Cook Time1 hour 30 minutes
Total Time1 hour 30 minutes
Course: Dinner
Cuisine: Mexican
Keyword: lime, mexican, snapper
Servings: 5
Author: Four to Cook For

Ingredients

  • 1.5 lbs red snapper fillets about 4 smaller fillets
  • salt
  • 2 limes
  • 2 tbsp extra-virgin olive oil
  • 1 large yellow onion diced
  • 6 cloves cloves diced
  • 1 (28 oz) can whole tomatoes
  • 1 cup chopped green manzanilla olives
  • 2 tbsp capers drained
  • 2 tbsp jarred jalapenos chopped
  • 3 tbsp pitted jalapeno juice
  • 2 tbsp chopped fresh Italian parsley
  • 2 sprigs fresh rosemary chopped
  • 2 sprigs fresh marjoram chopped
  • 2 bay leaves
  • freshly ground black pepper
  • corn tortillas to serve with

Instructions

  • Place fish in a shallow baking dish (9" x 13") and sprinkle with salt.

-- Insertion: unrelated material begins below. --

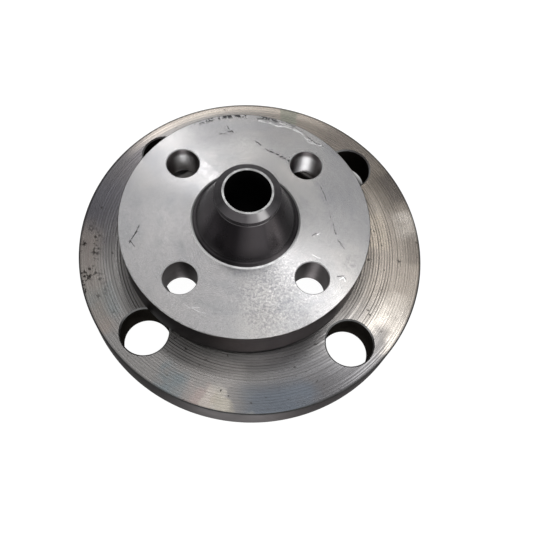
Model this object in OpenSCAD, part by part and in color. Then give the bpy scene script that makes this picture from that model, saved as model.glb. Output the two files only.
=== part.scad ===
/* [Upper weld neck flange] */
// Outside diameter of the upper flange
neck_flange_d = 105; // [98:1:115]
// Thickness of the upper plate, without its raised face
neck_plate_t = 17; // [14:0.5:22]
// Bolt circle diameter of the upper flange
neck_bolt_circle_d = 75; // [72:0.5:80]
// Bolt hole diameter of the upper flange
neck_bolt_hole_d = 14; // [10:0.5:16]
// Diameter of the raised face under the upper plate
neck_face_d = 58; // [50:1:60]
// Height of the raised face under the upper plate
neck_face_h = 2; // [1:0.5:3]

/* [Hub] */
// Height of the hub above the upper plate
hub_h = 23; // [20:0.5:30]
// Diameter of the hub cone where it runs into its root fillet
hub_base_d = 40.4; // [36:0.2:42]
// Radius of the root fillet between hub and plate
hub_fillet_r = 2.75; // [1:0.25:3]
// Outside diameter of the weld end
weld_end_d = 26.4; // [23:0.2:28]
// Bore through the hub and the plate
neck_bore_d = 18.5; // [14:0.5:19]
// Width of the flat land round the bore
land_w = 0.9; // [0.5:0.1:1.5]
// Height of the weld bevel
bevel_h = 1.7; // [1.5:0.1:3]
// Height of the straight band under the weld bevel
weld_band_h = 2.6; // [0.8:0.1:3.2]

/* [Lower flange] */
// Outside diameter of the lower flange
base_flange_d = 150; // [146:1:160]
// Thickness of the lower plate, without its raised face
base_plate_t = 16; // [12:0.5:22]
// Bolt circle diameter of the lower flange
base_bolt_circle_d = 120.7; // [118:0.1:124]
// Bolt hole diameter of the lower flange
base_bolt_hole_d = 20; // [16:0.5:21]
// Diameter of the raised face on the lower plate
base_face_d = 92; // [88:1:94]
// Height of the raised face on the lower plate
base_face_h = 2; // [1:0.5:3]
// Bore through the lower flange
base_bore_d = 84; // [76:0.5:86]

/* [How the upper flange lies on the lower one] */
// Sideways offset of the upper flange
stack_x = -3.9; // [-4.5:0.1:4.5]
// Front-to-back offset of the upper flange
stack_y = 2.5; // [-3:0.1:3]
// Turn of the upper flange against the lower one
stack_turn = 3.7; // [-15:0.1:15]

/* [Hidden] */
$fn = 96;

hole_count = 4;
first_hole_angle = 45;
rim_chamfer = 0.3;
base_rim_chamfer = 0.6;
hole_chamfer = 0.35;
base_hole_chamfer = 0.6;
bore_chamfer = 0.5;
cut_over = 1;
fillet_steps = 8;

neck_r = neck_flange_d / 2;
neck_face_r = neck_face_d / 2;
neck_bore_r = neck_bore_d / 2;
plate_top = neck_face_h + neck_plate_t;
neck_top = plate_top + hub_h;
weld_r = weld_end_d / 2;
land_r = neck_bore_r + land_w;
bevel_z = neck_top - bevel_h;
cone_top_z = bevel_z - weld_band_h;
hub_base_r = hub_base_d / 2;
fillet_top_z = plate_top + hub_fillet_r;

base_r = base_flange_d / 2;
base_face_r = base_face_d / 2;
base_bore_r = base_bore_d / 2;
base_top = base_plate_t + base_face_h;
stack_z = base_top - neck_face_h;

// Points of the root fillet, from the cone down to the plate
function root_fillet() = [
    for (i = [0 : fillet_steps])
        let (a = 180 + 90 * i / fillet_steps)
        [
            hub_base_r + hub_fillet_r * (1 + cos(a)),
            fillet_top_z + hub_fillet_r * sin(a)
        ]
];

// Half section of the upper flange: raised face, plate, fillet, cone, weld end and bore
module neck_section() {
    polygon(concat(
        [
            [neck_bore_r, bore_chamfer],
            [neck_bore_r + bore_chamfer, 0],
            [neck_face_r, 0],
            [neck_face_r, neck_face_h],
            [neck_r - rim_chamfer, neck_face_h],
            [neck_r, neck_face_h + rim_chamfer],
            [neck_r, plate_top - rim_chamfer],
            [neck_r - rim_chamfer, plate_top]
        ],
        [for (i = [fillet_steps : -1 : 0]) root_fillet()[i]],
        [
            [weld_r, cone_top_z],
            [weld_r, bevel_z],
            [land_r, neck_top],
            [neck_bore_r, neck_top]
        ]
    ));
}

// Half section of the lower flange: plate, raised face and bore
module base_section() {
    polygon([
        [base_bore_r + bore_chamfer, 0],
        [base_r - base_rim_chamfer, 0],
        [base_r, base_rim_chamfer],
        [base_r, base_plate_t - base_rim_chamfer],
        [base_r - base_rim_chamfer, base_plate_t],
        [base_face_r, base_plate_t],
        [base_face_r, base_top],
        [base_bore_r + bore_chamfer, base_top],
        [base_bore_r, base_top - bore_chamfer],
        [base_bore_r, bore_chamfer]
    ]);
}

// One bolt hole with broken edges, between two faces of a plate
module bolt_hole(d, low_z, high_z, chamfer) {
    translate([0, 0, low_z - cut_over])
        cylinder(h = high_z - low_z + 2 * cut_over, d = d);
    translate([0, 0, low_z - cut_over])
        cylinder(h = cut_over + chamfer, d1 = d + 2 * (chamfer + cut_over), d2 = d);
    translate([0, 0, high_z - chamfer])
        cylinder(h = cut_over + chamfer, d1 = d, d2 = d + 2 * (chamfer + cut_over));
}

// A ring of bolt holes on a bolt circle
module bolt_circle(circle_d, hole_d, low_z, high_z, chamfer) {
    for (i = [0 : hole_count - 1])
        rotate([0, 0, first_hole_angle + i * 360 / hole_count])
            translate([circle_d / 2, 0, 0])
                bolt_hole(hole_d, low_z, high_z, chamfer);
}

// The upper flange: one forging with its hub pointing up
module weld_neck_flange() {
    color("silver")
        translate([stack_x, stack_y, stack_z])
            rotate([0, 0, stack_turn])
                difference() {
                    rotate_extrude() neck_section();
                    bolt_circle(neck_bolt_circle_d, neck_bolt_hole_d, neck_face_h, plate_top, hole_chamfer);
                }
}

// The larger flange it lies on, turned face up
module lower_flange() {
    color("gray")
        difference() {
            rotate_extrude() base_section();
            bolt_circle(base_bolt_circle_d, base_bolt_hole_d, 0, base_plate_t, base_hole_chamfer);
        }
}

weld_neck_flange();
lower_flange();
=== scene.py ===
import math
import random

import bmesh
import bpy
from mathutils import Matrix, Vector


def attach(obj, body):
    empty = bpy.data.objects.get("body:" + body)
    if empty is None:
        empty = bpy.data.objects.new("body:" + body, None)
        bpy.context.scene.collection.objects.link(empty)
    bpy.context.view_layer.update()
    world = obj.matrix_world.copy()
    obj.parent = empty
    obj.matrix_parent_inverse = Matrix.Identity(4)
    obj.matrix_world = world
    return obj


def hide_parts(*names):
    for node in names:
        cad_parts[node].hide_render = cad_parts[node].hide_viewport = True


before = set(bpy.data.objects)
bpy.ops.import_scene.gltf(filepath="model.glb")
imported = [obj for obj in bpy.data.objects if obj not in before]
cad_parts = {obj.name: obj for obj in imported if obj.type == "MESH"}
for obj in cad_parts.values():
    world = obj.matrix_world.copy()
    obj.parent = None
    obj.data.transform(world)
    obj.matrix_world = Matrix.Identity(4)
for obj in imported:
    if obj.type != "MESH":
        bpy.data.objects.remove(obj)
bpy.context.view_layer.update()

MM = 0.001
LATHE_STEPS = 360
HOLE_STEPS = 96
SHARP_EDGE = math.radians(22)
# How far a hole's cutter stands out above and below the plate, in mm
CUT_OVER = 3.0

# Sizes of the two flanges, in mm, as in the CAD part
STACK = Vector((-3.9, 2.5, 16.0))
STACK_TURN = math.radians(3.7)
HOLE_COUNT = 4
FIRST_HOLE = math.radians(45)
BORE_CHAMFER = 0.5

NECK_R = 52.5
NECK_RIM_CHAMFER = 0.3
NECK_FACE_R = 29.0
NECK_FACE_H = 2.0
NECK_PLATE_TOP = 19.0
NECK_TOP = 42.0
NECK_BORE_R = 9.25
NECK_HOLE_R = 7.0
NECK_HOLE_CHAMFER = 0.35
NECK_CIRCLE_R = 37.5
LAND_R = 10.15
WELD_R = 13.2
BEVEL_Z = 40.3
CONE_TOP_Z = 37.7
HUB_BASE_R = 20.2
FILLET_R = 2.75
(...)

Cut limes in half and squeeze juice all over fillets. Place limes in baking dish, cover, and marinate in refrigerator for an hour.
  • Heat oil in a 10-inch skillet (or larger), over medium-low heat. Add onions and cook until lightly browned, about 15 minutes. Stir in garlic and cook until fragrant, about a minute more.
  • Pour tomatoes in a non-reactive bowl and break up using a potato masher or your hands, then pour into the skillet. Cook for 10 minutes.
  • Add the olives, jalapeno juice, capers, and all the herbs. Season with salt and pepper and simmer over low heat for 20 minutes.
  • Add fish and the marinade. Nestle the fish in the sauce, and cover and simmer for 4 minutes or until fish are opaque and flaky.
  • When ready to serve, you can optionally remove the bay leaf and the limes.
  • Serve with warmed corn tortillas.
Tried this recipe? Leave a comment below or Instagram it! Mention @Fourtocookfor or tag #fourtocookfor!

Notes

This recipe is listed at taking an hour and a half, but most of that hour is inactive cooking time, as the fish needs to marinate in the lime juice. You can, however, use that time to prep the rest of the ingredients, which should take about 15 minutes.
You'll need to judge how much of the marinade you want to add. If you used a lot of lime juice over the fish, adding that all will make your dish more soupy, but tangy. I used about 1/4 cup of lemon juice--alot--and the photos, especially the first one, show how the dish leaned towards the side. (Which was perfect for me.)